Now I ask these people which view do you adopt? If it is the first then you are forced onto an idea that currency is a thaman in its own right. In other words the dinars and dirhams were examples of currency. Riba would be forced then to be extended to all currencies based on its general implication.

If you adopt the second which happens to be Ibn Hazm’s view, then you cannot even consider paper money in the first place and are forced to take the view of the Murabitoon! Now I am not saying this is an invalid position but really for a person so insistent on modernist interests taking Ibn Hazm’s view has a lead to a nightmare that has awakened the demon of maqasid al shaytania! So we have:

A- Ibn Hazm’s indexed view of currency. Paper money is a Hazard but there is only Riba al Fadl in the six categories.

B-Currency is viewed as a “thaman” on its own hence paper money is included but then it takes the category of Riba.

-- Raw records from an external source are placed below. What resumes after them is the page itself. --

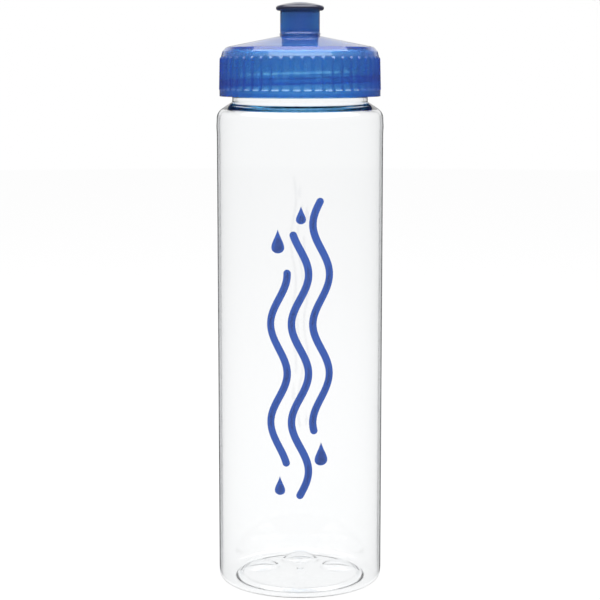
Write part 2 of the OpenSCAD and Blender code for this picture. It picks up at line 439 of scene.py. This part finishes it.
def rib_rows():
    """(groove point, crest point) pairs up the ribs, from the band's edge to the foot of the taper."""
    low_r = RIB_R - GROOVE
    top_r = RIB_R - RIB_DRAFT
    rows = [
        ((BAND_R, BAND_TOP - 0.12), (BAND_R, BAND_TOP - 0.12)),
        ((BAND_R - 0.05, BAND_TOP + 0.02), (BAND_R + 0.04, BAND_TOP - 0.02)),
        ((BAND_R - 0.14, BAND_TOP + 0.12), (RIB_R - 0.05, BAND_TOP + 0.06)),
        ((low_r + 0.05, BAND_TOP + 0.36), (RIB_R, BAND_TOP + 0.2)),
        ((low_r, BAND_TOP + 0.48), (RIB_R, BAND_TOP + RIB_LEAD)),
    ]
    for i in range(1, RIB_ROWS):
        z = BAND_TOP + RIB_LEAD + (RIB_TOP - BAND_TOP - 2 * RIB_LEAD) * i / RIB_ROWS
        r = RIB_R - RIB_DRAFT * i / RIB_ROWS
        rows.append(((r - GROOVE, z), (r, z)))
    return rows + [
        ((top_r - GROOVE, RIB_TOP - 0.25), (top_r, RIB_TOP - 0.3)),
        ((top_r - GROOVE, RIB_TOP), (top_r - 0.04, RIB_TOP - 0.12)),
        ((top_r - GROOVE - 0.02, RIB_TOP + 0.4), (top_r - GROOVE + 0.06, RIB_TOP + 0.5)),
        ((top_r - GROOVE - 0.05, RIB_TOP + 0.6), (top_r - GROOVE - 0.03, RIB_TOP + 0.62)),
    ]


def lid_rows():
    """The lid's section as (groove point, crest point) pairs, which differ only where the ribs are."""
    taper_low = RIB_R - RIB_DRAFT - GROOVE
    band = rounded([
        (SKIRT_R + SKIRT_CHAMFER, LID_Z, 0),
        (BAND_R, LID_Z, BAND_FILLET),
        (BAND_R, BAND_TOP - 0.3, 0),
    ])
    top = rounded([
        (taper_low - 0.06, RIB_TOP + 0.7, 0),
        (taper_low - 0.09, RIB_TOP + 0.8, 0),
        (TAPER_R, TAPER_TOP, 0.15),
        (RIM_R, RIM_Z, 0.2),
        (BOSS_R, deck_z(BOSS_R), 0.1),
        (BOSS_R, BOSS_Z, 0.1),
        (CHIMNEY_R, BOSS_Z, 0.2),
        (CHIMNEY_R, FOOT_Z + 7.5, 0.2),
        (BEAD_R, FOOT_Z + 7.9, 0.2),
        (BEAD_R, CHIMNEY_TOP - 0.4, 0.2),
        (BEAD_R - 0.4, CHIMNEY_TOP, 0.2),
        (CHIMNEY_BORE, CHIMNEY_TOP, 0.2),
        (CHIMNEY_BORE, deck_z(CHIMNEY_BORE) - DECK_WALL, 0.8),
        (PLUG_RING[0], deck_z(PLUG_RING[0]) - DECK_WALL, 0.8),
        (PLUG_RING[0], CEILING_Z - PLUG_RING_H, 0.4),
        (PLUG_RING[1], CEILING_Z - PLUG_RING_H, 0.4),
        (PLUG_RING[1], CEILING_Z, 0.2),
        (SKIRT_R - 0.9, CEILING_Z, 0.5),
        (SKIRT_R, CEILING_Z - 1.2, 0.5),
        (SKIRT_R, LID_THREAD_Z[1], 0),
    ])
    threaded = stretch((SKIRT_R, LID_THREAD_Z[1]), (SKIRT_R, LID_THREAD_Z[0]), LID_THREAD_FACET)[1:]
    return [(p, p) for p in band] + rib_rows() + [(p, p) for p in top + threaded]


def make_lid():
    """The ribbed screw lid, without the valve plug."""
    pairs = lid_rows()
    angles, heights = rib_angles()
    height_at = dict(zip(angles, heights))

    def relief(i, angle, r, z):
        groove, crest = pairs[i]
        if r == SKIRT_R and LID_THREAD_Z[0] <= z <= LID_THREAD_Z[1]:
            return r - thread_height(angle, z, THREAD_Z + LID_THREAD_SHIFT, LID_THREAD_DEPTH), z
        h = height_at[angle]
        return groove[0] + (crest[0] - groove[0]) * h, groove[1] + (crest[1] - groove[1]) * h

    return lathe("blue_lid", [p[0] for p in pairs], angles, relief, closed=True)


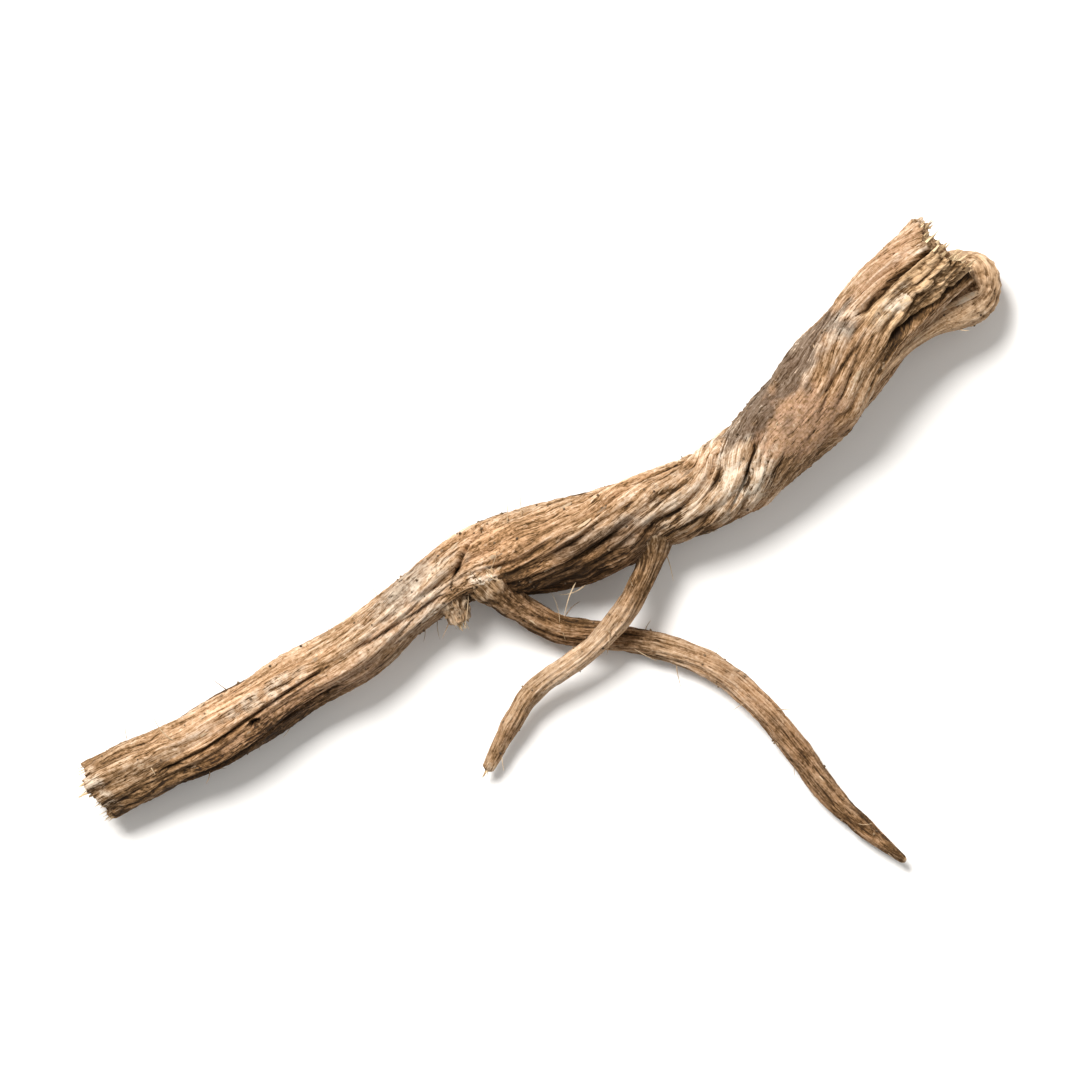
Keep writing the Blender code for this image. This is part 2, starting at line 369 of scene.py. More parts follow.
@dataclass(frozen=True)
class Face:
    """How a broken end closes: rings drawn inwards, then a point.

    Attributes:
        rings: How many rings it has.
        dome: How far its middle stands out, or in if it is negative.
        fibres: How far the torn fibres reach past one another.
        fineness: How many fibres lie across a millimetre.
        rim: How deep the bark's rim stands over what is inside it.
        rim_drop: Where the rim drops, as shares of the way from the outline to the middle.
        whole_from: The share of that way from which the fibres reach their full length.
        fine_fibres: How much finer the second kind of fibre is, and how far it reaches beside the first.
        crowding: Under 1, the rings lie closer together towards the outline.
    """

    rings: int
    dome: float
    fibres: float
    fineness: float = 1.6
    rim: float = 0.0
    rim_drop: tuple = (0.08, 0.2)
    whole_from: float = 0.25
    fine_fibres: tuple = (2.3, 0.5)
    crowding: float = 0.8

    def drawn_in(self, outline: np.ndarray, way: np.ndarray) -> tuple[np.ndarray, np.ndarray]:
        """The rings of the face.

        Args:
            outline: The last ring of the skin.
            way: The unit vector out of the end.

        Returns:
            The rings from the outline inwards, and each point's share of the outline.
        """
        middle = outline.mean(axis=0)
        shares = np.linspace(1, 0, self.rings + 1)[1:] ** self.crowding
        points = middle + shares[:, None, None] * (outline - middle)
        finer, reach = self.fine_fibres
        torn = noise_at(points * self.fineness) + reach * noise_at(points * self.fineness * finer)
        inside = ramp(1 - shares, 0.0, self.whole_from)
        depth = self.dome * (1 - shares**2) - self.rim * ramp(1 - shares, *self.rim_drop)
        steps = depth[:, None] + self.fibres * inside[:, None] * torn
        steps[-1] = steps[-1].mean()
        points = points + steps[..., None] * way
        return points, np.repeat(shares[:, None], outline.shape[0], axis=1)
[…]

We are forced to leave the view of Ibn Hazm because in his eyes currency is essentially indexed. Literally we only are allowed to deal in Dinars and Dirhams. We leave the “thaman” view of currency and go to Ibn Hazm’s view on causation in this case because we want to include paper money in Ribawi transactions.

You can’t have it both ways heretics! Finally let us go to the governments of concern. Which government adopts the view of Ibn Hazm? The answer is none! It just baffles me how the modernists lives in an ivory tower of “Maqasid”

In summary the view of the modernists go against the consensus of the Ulema and what is known by necessity in Islam and by necessity in logic as well! There is clearly an Economic system in Islam but it is very unclear where they get the difference of opinion from.